TASK BRIEF: Take from the listing each line that has the string "joints".
%%
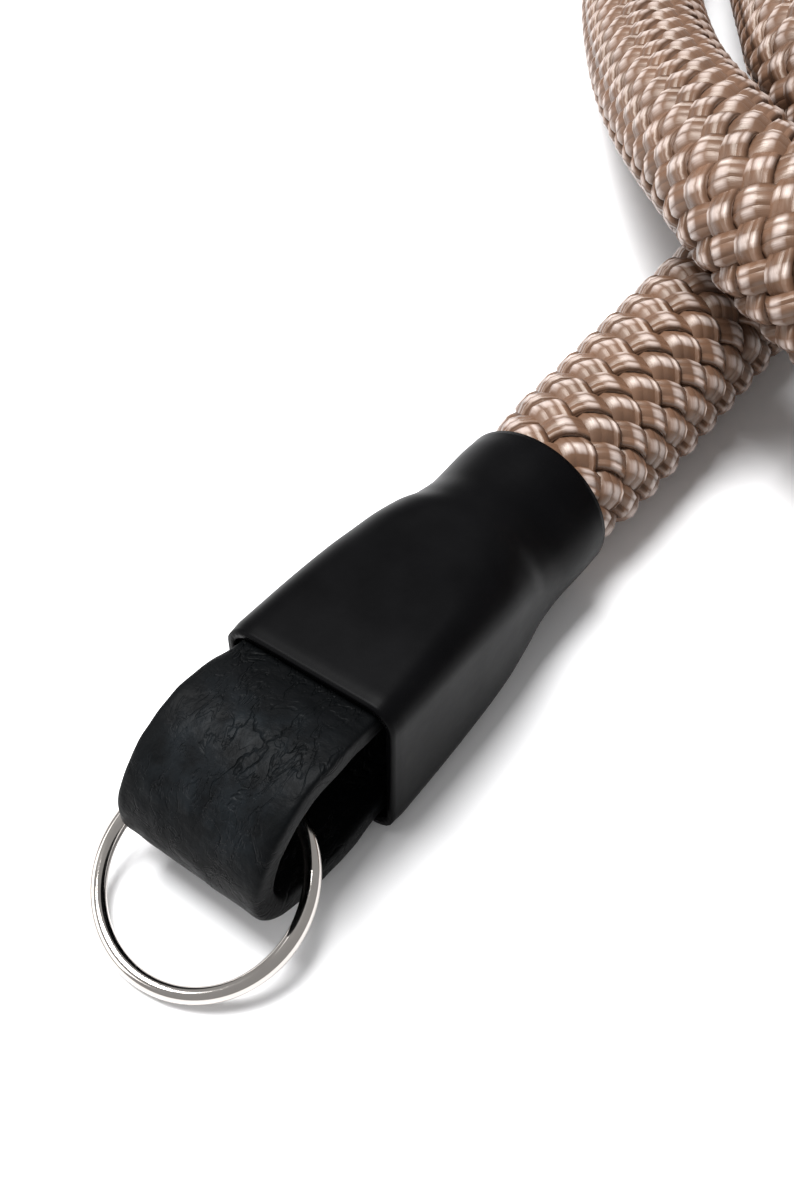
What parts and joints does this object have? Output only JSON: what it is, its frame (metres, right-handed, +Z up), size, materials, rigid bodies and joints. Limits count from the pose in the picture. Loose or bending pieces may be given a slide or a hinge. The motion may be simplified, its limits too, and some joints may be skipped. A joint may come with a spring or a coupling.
{
  "type": "camera neck strap",
  "caption": "Round braided rope camera strap whose ends are each a leather loop, shrunk on by a black sleeve, that holds a round wire ring.",
  "frame": {"origin": "middle of the near sleeve's flat resting face, on the table", "axes": "+Z up from the table; +X along the near end, from its ring towards its rope; +Y to the left of that"},
  "size_m": [0.2014, 0.1788, 0.0249],
  "materials": {
    "rope_braid": "silky tan braid",
    "leather": "matt black, worn at the creases",
    "shrink_sleeve": "satin black",
    "ring_steel": "polished"
  },
  "bodies": {
    "strap": {"rope": "rope_braid", "near_sleeve": "shrink_sleeve", "near_leather_loop": "leather", "far_sleeve": "shrink_sleeve", "far_leather_loop": "leather"},
    "near_ring": {"near_ring": "ring_steel"},
    "far_ring": {"far_ring": "ring_steel"}
  },
  "joints": [
    {"name": "near_ring_swing", "type": "hinge", "parent": "strap", "child": "near_ring", "pos_m": [-0.0181, -0.0004, 0.006], "axis": [0, 1, 0], "range_deg": [0, 125]},
    {"name": "far_ring_swing", "type": "hinge", "parent": "strap", "child": "far_ring", "pos_m": [0.1324, -0.1101, 0.006], "axis": [-1, 0, 0], "range_deg": [0, 125]}
  ]
}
%%
OUTPUT:
What parts and joints does this object have? Output only JSON: what it is, its frame (metres, right-handed, +Z up), size, materials, rigid bodies and joints. Limits count from the pose in the picture. Loose or bending pieces may be given a slide or a hinge. The motion may be simplified, its limits too, and some joints may be skipped. A joint may come with a spring or a coupling.
  "joints": [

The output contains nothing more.